WHAT THIS TASK INVOLVES:
Can you restate the lines of the entries below, word for word, from the first one through the line that includes "return low, high"?

(Scripts that build objects)
>>
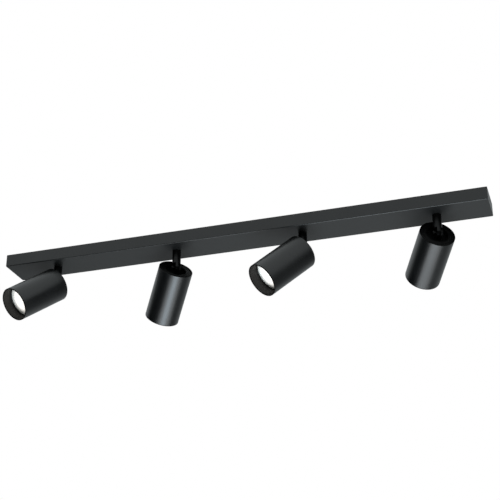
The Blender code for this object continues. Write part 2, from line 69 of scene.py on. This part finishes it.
def stem_matrix(number):
    """Where a stem modelled about its hinge goes: upright, turned to its head's direction."""
    joint = joint_of(f"tilt_{number}")
    pan = math.atan2(joint["axis"][0], -joint["axis"][1])
    return Matrix.Translation(joint["pos_m"]) @ Matrix.Rotation(pan, 4, "Z")


def head_matrix(number):
    """The same with the head's tilt, which is the middle of its joint's range turned back."""
    low, high = joint_of(f"tilt_{number}")["range_deg"]
    return stem_matrix(number) @ Matrix.Rotation(math.radians((low + high) / 2), 4, "Y")


def extent(node, matrix):
    """A CAD node's lowest and highest corner, seen in the frame of that matrix."""
    turn_back = matrix.inverted()
    points = [turn_back @ v.co for v in frame["nodes"][node].data.vertices]
    low = Vector(min(p[k] for p in points) for k in range(3))
    high = Vector(max(p[k] for p in points) for k in range(3))
    return low, high


HEADS = (1, 2, 3, 4)
BAR_LOW, BAR_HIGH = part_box("bar_cover")
SHEET = 1.2 * MM  # thickness of the canopy's sheet
FOLD = 1.4 * MM  # outside radius of its folds
SEAM = 0.2 * MM  # width of the open seam at each of its corners
COVER_SCREW_HOLE = 2.3 * MM  # radius
COVER_SCREW_Z = -9 * MM
STEM_HOLE = 6.9 * MM  # radius, in the canopy
TUBE_LOW, TUBE_HIGH = extent("head_tube_1", head_matrix(1))
TUBE_RADIUS = TUBE_HIGH.x
TUBE_WALL = 1.75 * MM
BORE = TUBE_RADIUS - TUBE_WALL  # radius of the tube's inside
REAR_Z = TUBE_HIGH.z
FRONT_Z = TUBE_LOW.z
# The cut end's black runs this far up the outside and the bore beside the mouth: painted shade that
# widens the dark line round the mouth.
LIP_Z = FRONT_Z + 1.1 * MM  # how far up the tube the finish of its cut end goes
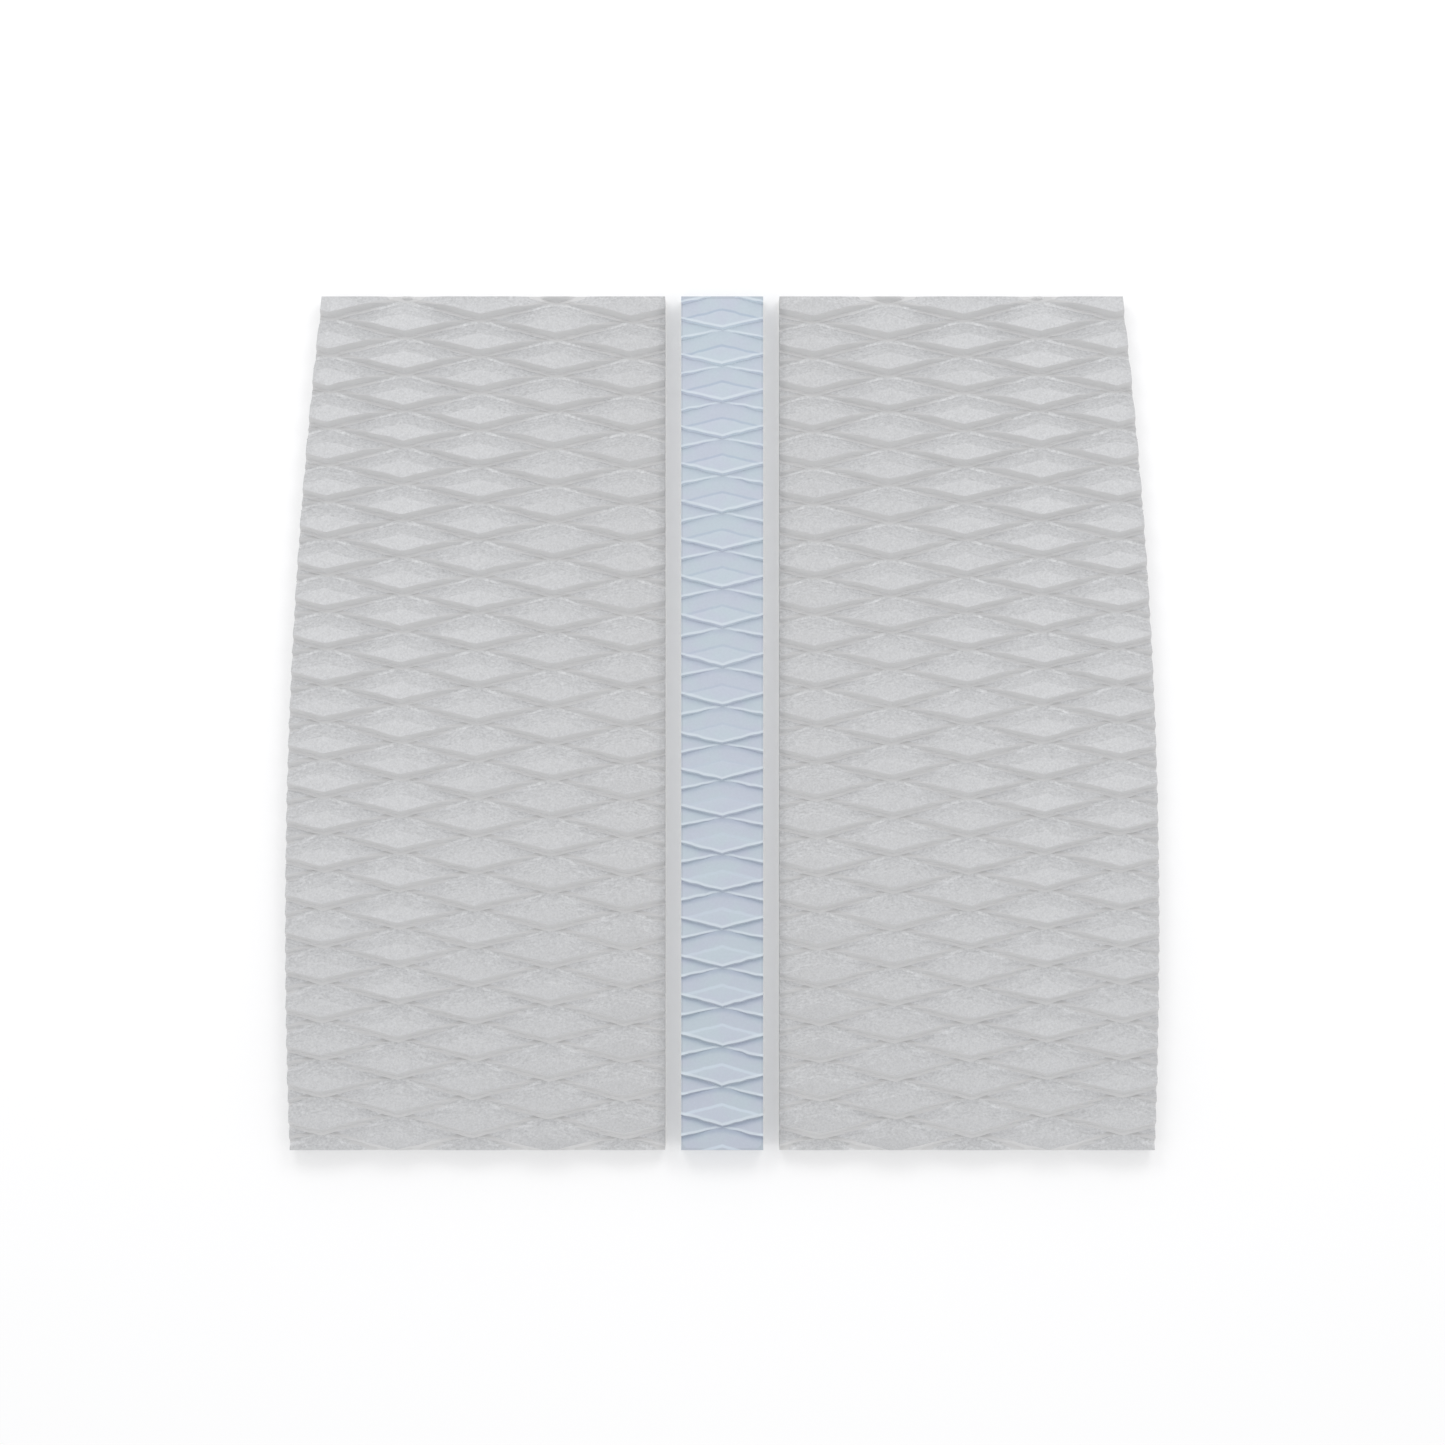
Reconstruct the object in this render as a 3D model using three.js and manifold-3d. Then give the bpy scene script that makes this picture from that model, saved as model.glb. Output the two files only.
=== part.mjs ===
// Snowboard stomp pad: three peel-and-stick strips of closed-cell foam, laid out side by side.
// Each strip is a stack of release liner, adhesive sheet and grooved grip foam.
// Units are millimetres. +X is across the pad, +Y towards its straight narrow end, +Z up.
// The origin is under the middle of the pad, on the surface that the liners lie on.
import * as THREE from 'three';
import { mergeVertices } from 'three/addons/utils/BufferGeometryUtils.js';
import Module from 'manifold-3d';

// Outline
const PAD_LENGTH = 156;
const CENTRE_STRIP_WIDTH = 15;
const STRIP_GAP = 3;
const HALF_WIDTH_MAX = 80;
const WIDEST_Y = -37.8;
const OUTER_EDGE_RADIUS = 1000;
const OUTER_EDGE_STEPS = 12;

// Layers
const LINER_THICKNESS = 0.15;
const ADHESIVE_THICKNESS = 0.2;
const FOAM_THICKNESS = 5;

// Grooves: V cuts in two crossing families. One wall is steep and the other is gentle.
const SIDE_GROOVE = { depth: 2.2, steepShare: 0.18 }; // steepShare: part of the pitch it takes
const CENTRE_GROOVE = { depth: 0.8, steepShare: 0.07 };
const GROOVE_ANGLE = THREE.MathUtils.degToRad(13.75);
const SHEET_TURN = THREE.MathUtils.degToRad(0.6); // how far the side strips' rows are off square
const OPENING_SHARE = 0.5; // part of the pitch that the groove's mouth takes
const CUTTER_RISE = 1; // how far the cutting prism stands above the foam
const CUTTER_REACH = 120; // half the prism's length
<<
EXERCISE ANSWER:
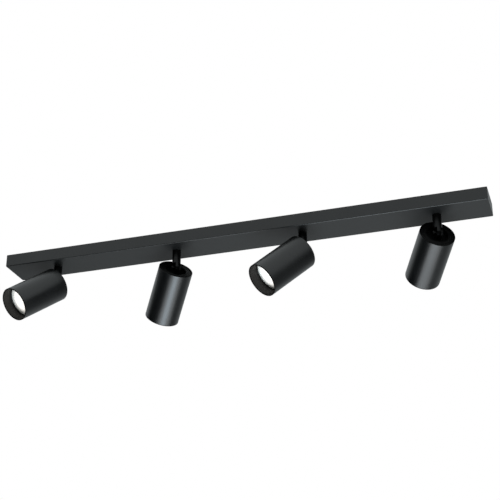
The Blender code for this object continues. Write part 2, from line 69 of scene.py on. This part finishes it.
def stem_matrix(number):
    """Where a stem modelled about its hinge goes: upright, turned to its head's direction."""
    joint = joint_of(f"tilt_{number}")
    pan = math.atan2(joint["axis"][0], -joint["axis"][1])
    return Matrix.Translation(joint["pos_m"]) @ Matrix.Rotation(pan, 4, "Z")


def head_matrix(number):
    """The same with the head's tilt, which is the middle of its joint's range turned back."""
    low, high = joint_of(f"tilt_{number}")["range_deg"]
    return stem_matrix(number) @ Matrix.Rotation(math.radians((low + high) / 2), 4, "Y")


def extent(node, matrix):
    """A CAD node's lowest and highest corner, seen in the frame of that matrix."""
    turn_back = matrix.inverted()
    points = [turn_back @ v.co for v in frame["nodes"][node].data.vertices]
    low = Vector(min(p[k] for p in points) for k in range(3))
    high = Vector(max(p[k] for p in points) for k in range(3))
    return low, high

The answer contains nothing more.